| Given request |
Quote the entries below from the line with "Continue the FreeCAD" through the line with "OUTSIDE = 1", both ends included, and only those lines.

Modeling code records:
(begin)

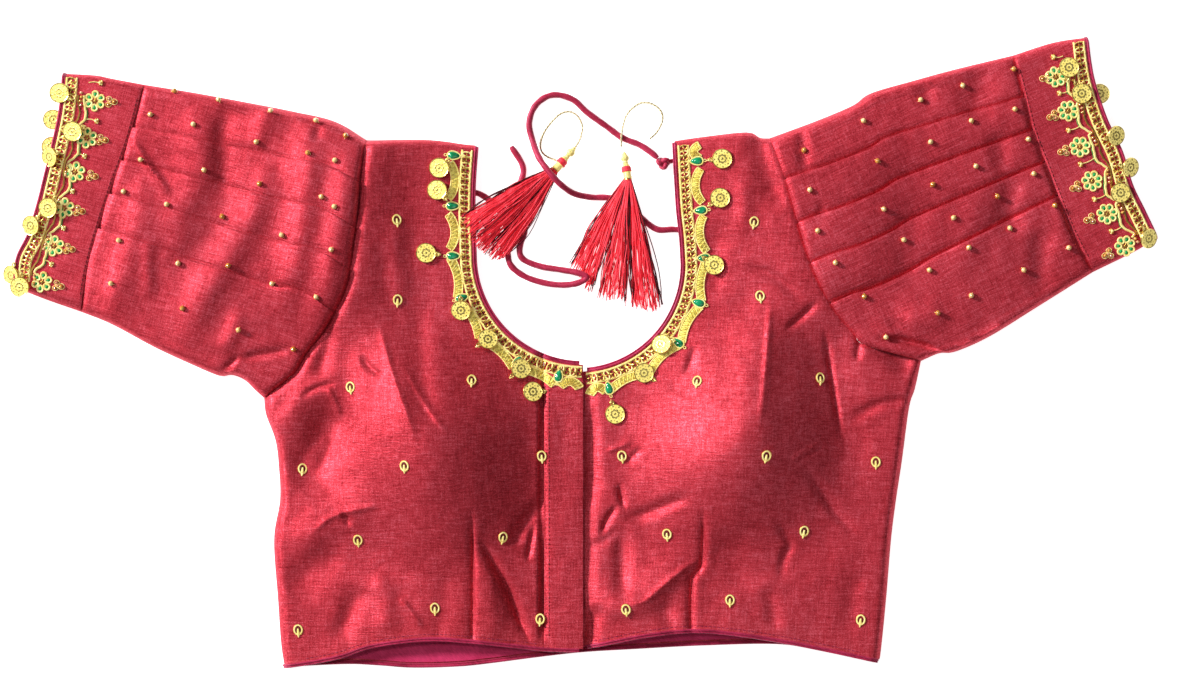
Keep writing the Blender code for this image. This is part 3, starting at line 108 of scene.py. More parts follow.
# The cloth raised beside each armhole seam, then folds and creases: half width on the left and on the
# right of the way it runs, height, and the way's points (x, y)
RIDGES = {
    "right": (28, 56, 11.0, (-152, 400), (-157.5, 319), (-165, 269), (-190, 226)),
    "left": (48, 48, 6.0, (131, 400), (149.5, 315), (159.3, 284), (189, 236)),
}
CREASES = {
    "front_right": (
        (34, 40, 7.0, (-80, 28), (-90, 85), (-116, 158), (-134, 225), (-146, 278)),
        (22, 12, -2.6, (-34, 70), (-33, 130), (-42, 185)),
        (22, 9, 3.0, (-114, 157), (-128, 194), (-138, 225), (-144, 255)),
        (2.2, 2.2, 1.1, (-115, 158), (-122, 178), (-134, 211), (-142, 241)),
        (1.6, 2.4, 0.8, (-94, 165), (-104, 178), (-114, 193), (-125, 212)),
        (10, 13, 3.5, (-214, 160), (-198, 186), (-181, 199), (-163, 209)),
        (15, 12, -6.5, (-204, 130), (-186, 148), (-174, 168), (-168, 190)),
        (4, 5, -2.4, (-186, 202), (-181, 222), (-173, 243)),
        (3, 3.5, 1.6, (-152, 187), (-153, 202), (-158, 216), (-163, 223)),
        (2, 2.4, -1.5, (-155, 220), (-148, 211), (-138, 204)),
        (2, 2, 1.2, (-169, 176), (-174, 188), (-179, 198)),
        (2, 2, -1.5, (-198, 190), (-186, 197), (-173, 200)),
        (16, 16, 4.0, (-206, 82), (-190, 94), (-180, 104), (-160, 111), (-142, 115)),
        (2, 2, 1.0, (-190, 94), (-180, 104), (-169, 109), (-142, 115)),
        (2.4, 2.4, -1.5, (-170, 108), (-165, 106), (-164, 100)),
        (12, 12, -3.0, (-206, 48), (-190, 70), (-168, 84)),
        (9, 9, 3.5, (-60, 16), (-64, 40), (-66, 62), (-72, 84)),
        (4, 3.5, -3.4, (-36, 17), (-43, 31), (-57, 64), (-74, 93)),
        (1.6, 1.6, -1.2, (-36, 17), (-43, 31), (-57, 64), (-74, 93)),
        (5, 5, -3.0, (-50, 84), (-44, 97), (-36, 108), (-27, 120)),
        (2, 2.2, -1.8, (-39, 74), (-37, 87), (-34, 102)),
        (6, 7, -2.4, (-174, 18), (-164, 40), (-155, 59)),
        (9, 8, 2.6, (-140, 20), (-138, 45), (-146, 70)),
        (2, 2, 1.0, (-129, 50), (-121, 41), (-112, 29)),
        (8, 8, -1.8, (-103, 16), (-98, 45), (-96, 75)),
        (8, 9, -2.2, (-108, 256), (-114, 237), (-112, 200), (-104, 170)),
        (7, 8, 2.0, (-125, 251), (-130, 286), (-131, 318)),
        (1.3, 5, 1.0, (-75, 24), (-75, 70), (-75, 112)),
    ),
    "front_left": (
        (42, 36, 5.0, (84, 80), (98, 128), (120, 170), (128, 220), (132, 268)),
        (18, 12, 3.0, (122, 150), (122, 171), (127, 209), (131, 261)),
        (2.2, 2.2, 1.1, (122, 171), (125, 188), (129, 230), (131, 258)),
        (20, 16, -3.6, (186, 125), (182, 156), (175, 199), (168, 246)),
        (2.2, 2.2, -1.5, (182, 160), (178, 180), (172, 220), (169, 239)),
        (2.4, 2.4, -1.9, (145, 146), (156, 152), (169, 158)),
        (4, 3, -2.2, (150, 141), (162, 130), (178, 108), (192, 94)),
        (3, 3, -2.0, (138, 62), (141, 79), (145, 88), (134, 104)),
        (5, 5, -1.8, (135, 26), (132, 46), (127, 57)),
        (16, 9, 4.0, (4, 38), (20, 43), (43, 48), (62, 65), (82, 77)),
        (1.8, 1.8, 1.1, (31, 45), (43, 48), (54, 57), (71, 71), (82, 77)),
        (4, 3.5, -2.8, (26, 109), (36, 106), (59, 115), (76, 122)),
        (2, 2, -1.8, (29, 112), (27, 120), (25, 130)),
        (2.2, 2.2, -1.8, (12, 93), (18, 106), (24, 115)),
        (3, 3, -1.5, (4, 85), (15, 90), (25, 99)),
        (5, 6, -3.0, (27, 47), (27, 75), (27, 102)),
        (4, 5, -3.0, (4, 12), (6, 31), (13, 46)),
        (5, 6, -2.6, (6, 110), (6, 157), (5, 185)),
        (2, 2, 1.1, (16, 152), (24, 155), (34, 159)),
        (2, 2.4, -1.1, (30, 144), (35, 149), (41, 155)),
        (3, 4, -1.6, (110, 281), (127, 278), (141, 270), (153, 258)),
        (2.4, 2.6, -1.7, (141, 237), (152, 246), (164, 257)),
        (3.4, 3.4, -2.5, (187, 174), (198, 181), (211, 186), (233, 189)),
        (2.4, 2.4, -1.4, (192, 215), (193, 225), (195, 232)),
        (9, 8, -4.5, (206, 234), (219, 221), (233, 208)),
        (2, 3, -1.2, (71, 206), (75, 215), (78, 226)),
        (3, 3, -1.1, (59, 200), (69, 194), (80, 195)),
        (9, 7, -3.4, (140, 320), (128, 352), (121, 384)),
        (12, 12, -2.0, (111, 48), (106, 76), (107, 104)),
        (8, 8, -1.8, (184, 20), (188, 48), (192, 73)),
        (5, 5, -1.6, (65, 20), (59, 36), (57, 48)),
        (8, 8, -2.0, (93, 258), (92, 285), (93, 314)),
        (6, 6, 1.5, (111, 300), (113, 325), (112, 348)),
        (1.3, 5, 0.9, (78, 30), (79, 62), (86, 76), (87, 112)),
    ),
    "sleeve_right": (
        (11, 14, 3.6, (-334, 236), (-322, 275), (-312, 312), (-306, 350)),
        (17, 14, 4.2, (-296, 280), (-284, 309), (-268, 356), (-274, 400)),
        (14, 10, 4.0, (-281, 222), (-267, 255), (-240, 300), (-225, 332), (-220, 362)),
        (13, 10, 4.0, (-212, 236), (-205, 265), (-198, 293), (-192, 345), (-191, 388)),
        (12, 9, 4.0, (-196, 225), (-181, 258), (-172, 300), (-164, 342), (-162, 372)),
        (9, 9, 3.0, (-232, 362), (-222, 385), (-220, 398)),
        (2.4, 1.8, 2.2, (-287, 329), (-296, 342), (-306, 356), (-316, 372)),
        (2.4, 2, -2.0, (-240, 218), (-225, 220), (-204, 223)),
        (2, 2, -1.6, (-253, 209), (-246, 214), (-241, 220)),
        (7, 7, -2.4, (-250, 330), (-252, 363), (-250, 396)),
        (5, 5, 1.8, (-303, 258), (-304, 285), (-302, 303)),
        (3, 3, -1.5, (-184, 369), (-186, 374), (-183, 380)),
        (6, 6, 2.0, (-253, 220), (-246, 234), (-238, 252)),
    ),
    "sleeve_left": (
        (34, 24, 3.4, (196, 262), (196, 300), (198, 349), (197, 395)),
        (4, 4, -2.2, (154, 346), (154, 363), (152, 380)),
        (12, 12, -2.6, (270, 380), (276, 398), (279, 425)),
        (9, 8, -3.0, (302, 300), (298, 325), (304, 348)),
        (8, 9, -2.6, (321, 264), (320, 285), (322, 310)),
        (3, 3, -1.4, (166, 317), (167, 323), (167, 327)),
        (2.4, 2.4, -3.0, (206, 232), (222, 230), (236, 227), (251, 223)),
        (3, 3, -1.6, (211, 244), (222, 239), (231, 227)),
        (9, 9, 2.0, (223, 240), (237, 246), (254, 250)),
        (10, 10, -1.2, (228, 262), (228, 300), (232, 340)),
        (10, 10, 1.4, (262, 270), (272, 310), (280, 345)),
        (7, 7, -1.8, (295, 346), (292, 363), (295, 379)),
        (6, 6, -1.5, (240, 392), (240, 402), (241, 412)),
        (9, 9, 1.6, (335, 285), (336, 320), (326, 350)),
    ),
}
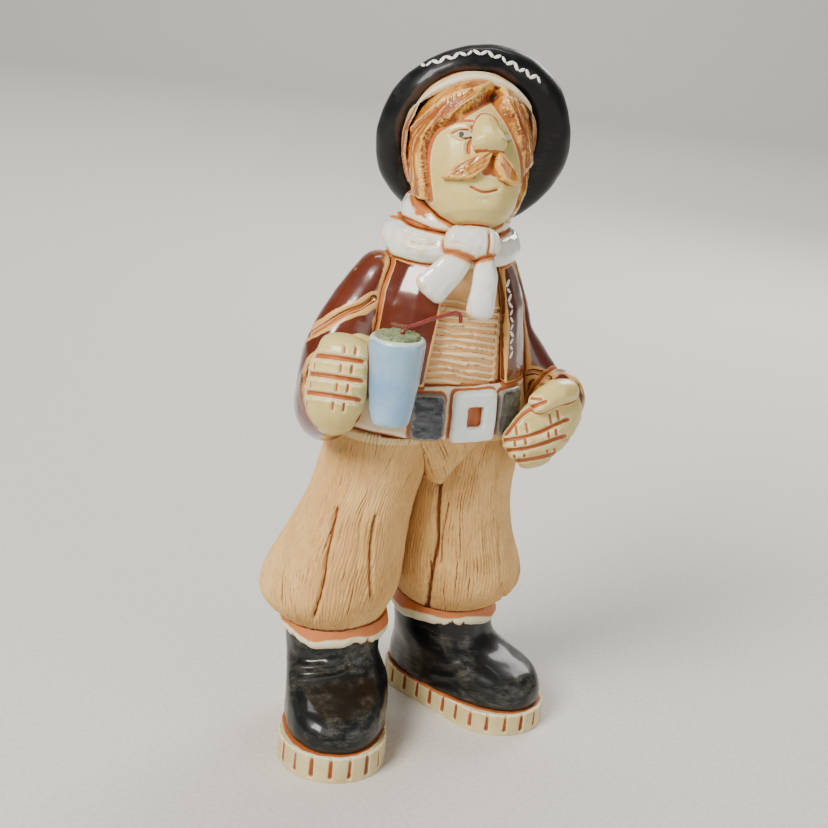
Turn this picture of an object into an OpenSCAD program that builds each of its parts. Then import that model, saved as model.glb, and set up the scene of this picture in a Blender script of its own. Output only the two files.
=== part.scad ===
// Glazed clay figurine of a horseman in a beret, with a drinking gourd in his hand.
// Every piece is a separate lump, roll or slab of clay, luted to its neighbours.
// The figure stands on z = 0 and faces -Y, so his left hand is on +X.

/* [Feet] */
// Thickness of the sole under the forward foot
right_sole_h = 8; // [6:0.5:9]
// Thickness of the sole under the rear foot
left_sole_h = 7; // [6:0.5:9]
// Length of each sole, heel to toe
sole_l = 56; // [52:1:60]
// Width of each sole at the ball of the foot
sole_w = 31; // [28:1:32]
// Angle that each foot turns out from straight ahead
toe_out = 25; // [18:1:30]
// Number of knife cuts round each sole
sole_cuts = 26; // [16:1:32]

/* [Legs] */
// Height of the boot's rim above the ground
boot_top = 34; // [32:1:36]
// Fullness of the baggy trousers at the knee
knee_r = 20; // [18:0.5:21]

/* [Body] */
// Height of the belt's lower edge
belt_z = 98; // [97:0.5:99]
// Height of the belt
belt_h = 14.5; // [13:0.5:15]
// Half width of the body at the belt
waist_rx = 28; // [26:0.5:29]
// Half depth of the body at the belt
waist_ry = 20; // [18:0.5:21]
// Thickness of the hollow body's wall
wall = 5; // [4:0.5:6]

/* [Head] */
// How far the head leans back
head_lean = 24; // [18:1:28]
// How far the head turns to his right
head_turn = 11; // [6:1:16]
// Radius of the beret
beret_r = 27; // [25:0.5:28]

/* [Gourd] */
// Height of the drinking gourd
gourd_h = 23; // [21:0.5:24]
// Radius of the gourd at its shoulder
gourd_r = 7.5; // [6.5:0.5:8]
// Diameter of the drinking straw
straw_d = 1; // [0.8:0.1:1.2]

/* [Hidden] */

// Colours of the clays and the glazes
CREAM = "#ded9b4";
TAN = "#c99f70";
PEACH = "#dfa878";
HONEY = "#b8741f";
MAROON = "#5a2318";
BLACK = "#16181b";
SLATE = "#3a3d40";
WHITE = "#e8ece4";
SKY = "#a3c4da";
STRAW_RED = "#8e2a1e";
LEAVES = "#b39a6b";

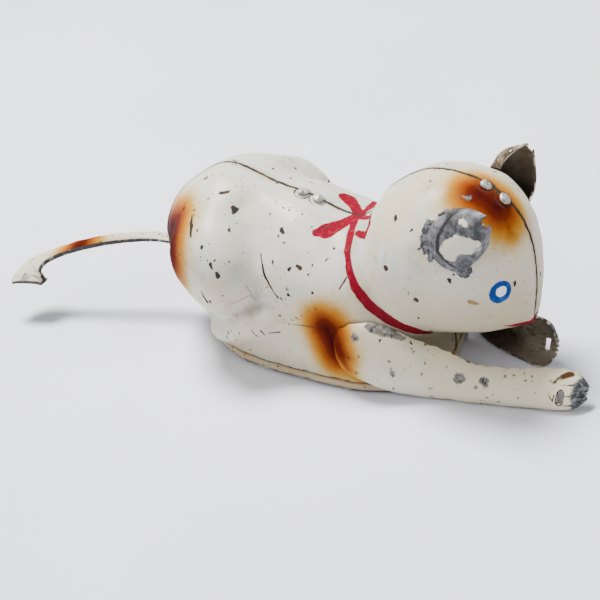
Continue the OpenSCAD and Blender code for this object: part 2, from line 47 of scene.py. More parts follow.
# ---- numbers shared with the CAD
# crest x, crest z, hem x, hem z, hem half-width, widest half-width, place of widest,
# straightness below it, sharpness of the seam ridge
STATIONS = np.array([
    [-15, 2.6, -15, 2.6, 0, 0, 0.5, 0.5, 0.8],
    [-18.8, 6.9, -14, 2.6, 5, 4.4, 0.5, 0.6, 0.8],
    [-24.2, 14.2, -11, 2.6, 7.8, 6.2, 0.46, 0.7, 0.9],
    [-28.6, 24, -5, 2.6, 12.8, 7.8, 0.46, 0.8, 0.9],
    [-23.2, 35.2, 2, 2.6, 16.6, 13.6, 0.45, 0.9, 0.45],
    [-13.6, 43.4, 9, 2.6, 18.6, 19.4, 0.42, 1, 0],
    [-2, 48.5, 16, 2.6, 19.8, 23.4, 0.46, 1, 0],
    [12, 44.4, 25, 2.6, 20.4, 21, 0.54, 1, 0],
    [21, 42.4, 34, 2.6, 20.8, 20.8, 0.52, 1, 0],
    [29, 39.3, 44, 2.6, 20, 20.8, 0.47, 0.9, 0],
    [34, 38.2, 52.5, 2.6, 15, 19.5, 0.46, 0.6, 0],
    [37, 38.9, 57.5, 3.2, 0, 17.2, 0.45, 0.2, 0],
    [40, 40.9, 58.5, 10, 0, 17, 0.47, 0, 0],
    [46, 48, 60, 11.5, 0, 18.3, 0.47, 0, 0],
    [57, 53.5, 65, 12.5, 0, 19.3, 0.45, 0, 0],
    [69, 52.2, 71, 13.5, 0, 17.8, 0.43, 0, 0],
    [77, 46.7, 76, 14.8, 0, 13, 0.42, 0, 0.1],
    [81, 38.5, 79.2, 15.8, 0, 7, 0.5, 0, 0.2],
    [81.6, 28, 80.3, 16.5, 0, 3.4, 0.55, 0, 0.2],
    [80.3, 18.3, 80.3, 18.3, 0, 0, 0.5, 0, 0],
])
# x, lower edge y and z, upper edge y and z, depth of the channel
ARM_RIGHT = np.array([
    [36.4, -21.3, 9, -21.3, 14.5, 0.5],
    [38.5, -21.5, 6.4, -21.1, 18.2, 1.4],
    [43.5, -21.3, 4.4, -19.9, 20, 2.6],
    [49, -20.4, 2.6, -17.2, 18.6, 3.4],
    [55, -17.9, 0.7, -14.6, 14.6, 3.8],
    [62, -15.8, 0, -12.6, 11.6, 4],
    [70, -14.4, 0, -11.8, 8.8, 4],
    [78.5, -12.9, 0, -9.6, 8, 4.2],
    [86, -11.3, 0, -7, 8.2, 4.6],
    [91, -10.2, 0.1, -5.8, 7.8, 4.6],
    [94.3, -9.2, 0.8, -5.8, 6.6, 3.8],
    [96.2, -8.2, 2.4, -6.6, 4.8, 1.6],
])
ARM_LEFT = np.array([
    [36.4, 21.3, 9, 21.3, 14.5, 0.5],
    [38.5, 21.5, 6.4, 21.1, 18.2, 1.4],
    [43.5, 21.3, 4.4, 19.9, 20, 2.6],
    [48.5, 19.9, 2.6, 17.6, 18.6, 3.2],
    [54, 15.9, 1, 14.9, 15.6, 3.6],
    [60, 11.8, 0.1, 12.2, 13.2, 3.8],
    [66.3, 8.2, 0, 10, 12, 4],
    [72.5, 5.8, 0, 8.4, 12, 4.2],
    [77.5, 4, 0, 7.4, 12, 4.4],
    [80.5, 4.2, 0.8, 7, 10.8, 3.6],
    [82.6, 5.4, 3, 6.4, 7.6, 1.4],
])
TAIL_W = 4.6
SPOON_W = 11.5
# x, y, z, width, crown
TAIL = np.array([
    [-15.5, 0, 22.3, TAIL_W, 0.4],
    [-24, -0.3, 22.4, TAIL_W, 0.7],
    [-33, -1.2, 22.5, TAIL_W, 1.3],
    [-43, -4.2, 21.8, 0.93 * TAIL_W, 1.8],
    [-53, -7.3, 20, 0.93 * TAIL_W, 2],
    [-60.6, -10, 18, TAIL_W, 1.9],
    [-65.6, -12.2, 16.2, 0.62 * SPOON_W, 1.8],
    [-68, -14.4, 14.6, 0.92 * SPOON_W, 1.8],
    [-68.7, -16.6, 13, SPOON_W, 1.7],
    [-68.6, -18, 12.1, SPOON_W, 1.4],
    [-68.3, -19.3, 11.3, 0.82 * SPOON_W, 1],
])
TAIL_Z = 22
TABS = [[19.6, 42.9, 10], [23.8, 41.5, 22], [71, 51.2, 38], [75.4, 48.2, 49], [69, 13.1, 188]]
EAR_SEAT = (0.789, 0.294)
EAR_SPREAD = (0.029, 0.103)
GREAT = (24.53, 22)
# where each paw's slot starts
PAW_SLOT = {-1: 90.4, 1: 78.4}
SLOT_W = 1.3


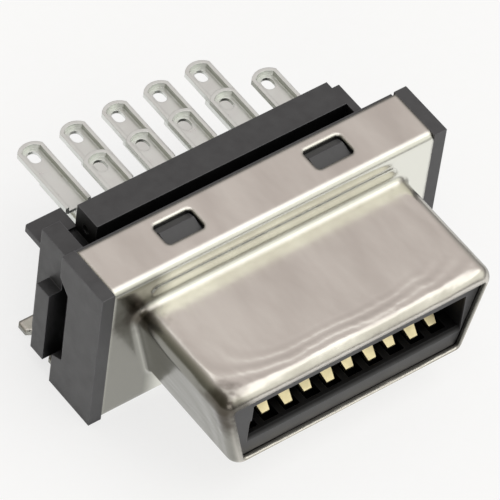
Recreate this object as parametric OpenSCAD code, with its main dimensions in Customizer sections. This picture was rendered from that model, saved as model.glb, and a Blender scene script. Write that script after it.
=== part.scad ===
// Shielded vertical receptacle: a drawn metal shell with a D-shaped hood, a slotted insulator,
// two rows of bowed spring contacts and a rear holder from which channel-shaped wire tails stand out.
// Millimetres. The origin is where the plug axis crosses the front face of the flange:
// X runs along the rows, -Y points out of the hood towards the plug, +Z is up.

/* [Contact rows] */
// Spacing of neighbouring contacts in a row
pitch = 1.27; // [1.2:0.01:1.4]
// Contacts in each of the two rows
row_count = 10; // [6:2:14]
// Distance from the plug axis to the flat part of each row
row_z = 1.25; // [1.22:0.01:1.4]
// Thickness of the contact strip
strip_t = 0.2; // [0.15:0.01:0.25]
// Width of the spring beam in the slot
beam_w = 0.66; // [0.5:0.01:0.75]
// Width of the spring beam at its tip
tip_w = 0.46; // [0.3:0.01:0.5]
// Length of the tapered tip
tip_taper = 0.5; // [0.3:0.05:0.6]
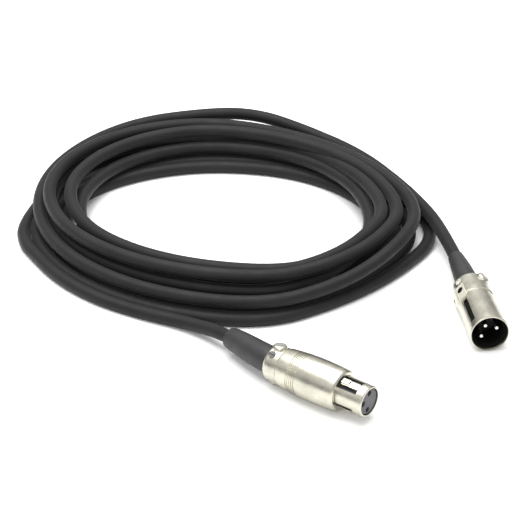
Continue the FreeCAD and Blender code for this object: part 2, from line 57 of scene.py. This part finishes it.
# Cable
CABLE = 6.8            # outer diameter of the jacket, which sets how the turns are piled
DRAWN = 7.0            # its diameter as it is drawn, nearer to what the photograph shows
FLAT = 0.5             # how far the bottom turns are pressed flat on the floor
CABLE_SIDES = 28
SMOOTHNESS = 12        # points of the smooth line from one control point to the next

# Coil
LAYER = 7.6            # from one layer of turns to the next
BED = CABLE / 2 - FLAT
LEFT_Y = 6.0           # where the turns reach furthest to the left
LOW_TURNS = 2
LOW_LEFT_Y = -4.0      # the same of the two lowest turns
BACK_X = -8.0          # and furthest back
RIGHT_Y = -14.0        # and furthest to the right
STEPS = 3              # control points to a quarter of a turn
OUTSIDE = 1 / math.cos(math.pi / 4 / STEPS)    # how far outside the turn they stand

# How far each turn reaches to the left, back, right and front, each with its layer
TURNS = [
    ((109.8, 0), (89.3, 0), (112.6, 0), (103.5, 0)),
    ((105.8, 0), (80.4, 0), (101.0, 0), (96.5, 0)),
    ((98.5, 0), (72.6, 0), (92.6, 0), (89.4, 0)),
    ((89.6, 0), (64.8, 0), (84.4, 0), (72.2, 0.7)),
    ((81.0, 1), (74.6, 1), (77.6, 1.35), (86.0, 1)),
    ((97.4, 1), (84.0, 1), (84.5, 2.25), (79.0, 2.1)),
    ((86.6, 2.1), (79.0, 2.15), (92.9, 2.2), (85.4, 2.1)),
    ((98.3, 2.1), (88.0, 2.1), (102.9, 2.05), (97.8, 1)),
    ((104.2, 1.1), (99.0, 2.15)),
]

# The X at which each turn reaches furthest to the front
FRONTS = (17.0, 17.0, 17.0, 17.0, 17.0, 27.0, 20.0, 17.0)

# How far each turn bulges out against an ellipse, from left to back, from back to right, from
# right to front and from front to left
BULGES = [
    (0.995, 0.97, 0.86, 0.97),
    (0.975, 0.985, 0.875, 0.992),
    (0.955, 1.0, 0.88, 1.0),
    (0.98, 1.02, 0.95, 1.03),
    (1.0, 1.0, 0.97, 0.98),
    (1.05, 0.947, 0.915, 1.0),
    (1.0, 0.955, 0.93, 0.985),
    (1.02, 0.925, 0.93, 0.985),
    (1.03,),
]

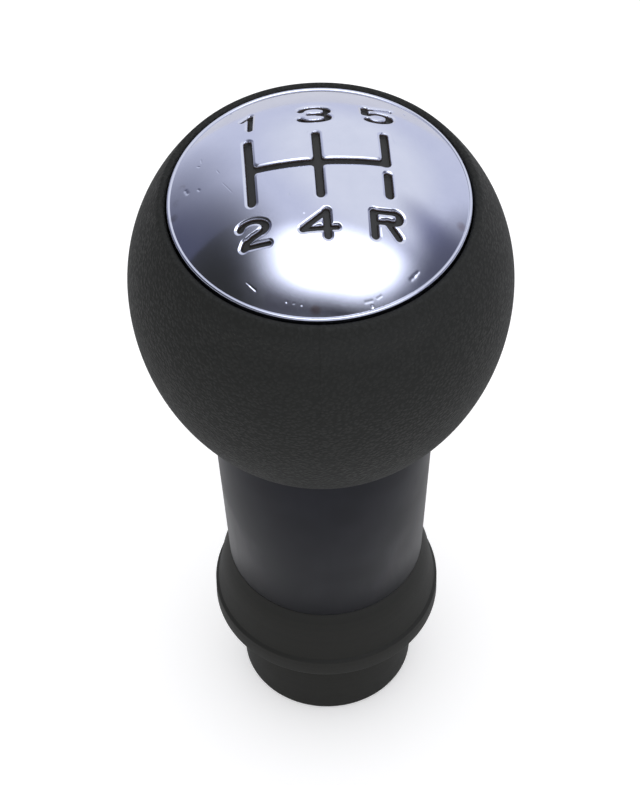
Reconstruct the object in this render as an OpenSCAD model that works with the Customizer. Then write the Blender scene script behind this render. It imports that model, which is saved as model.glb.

(end)

| Full output |
Continue the FreeCAD and Blender code for this object: part 2, from line 57 of scene.py. This part finishes it.
# Cable
CABLE = 6.8            # outer diameter of the jacket, which sets how the turns are piled
DRAWN = 7.0            # its diameter as it is drawn, nearer to what the photograph shows
FLAT = 0.5             # how far the bottom turns are pressed flat on the floor
CABLE_SIDES = 28
SMOOTHNESS = 12        # points of the smooth line from one control point to the next

# Coil
LAYER = 7.6            # from one layer of turns to the next
BED = CABLE / 2 - FLAT
LEFT_Y = 6.0           # where the turns reach furthest to the left
LOW_TURNS = 2
LOW_LEFT_Y = -4.0      # the same of the two lowest turns
BACK_X = -8.0          # and furthest back
RIGHT_Y = -14.0        # and furthest to the right
STEPS = 3              # control points to a quarter of a turn
OUTSIDE = 1 / math.cos(math.pi / 4 / STEPS)    # how far outside the turn they stand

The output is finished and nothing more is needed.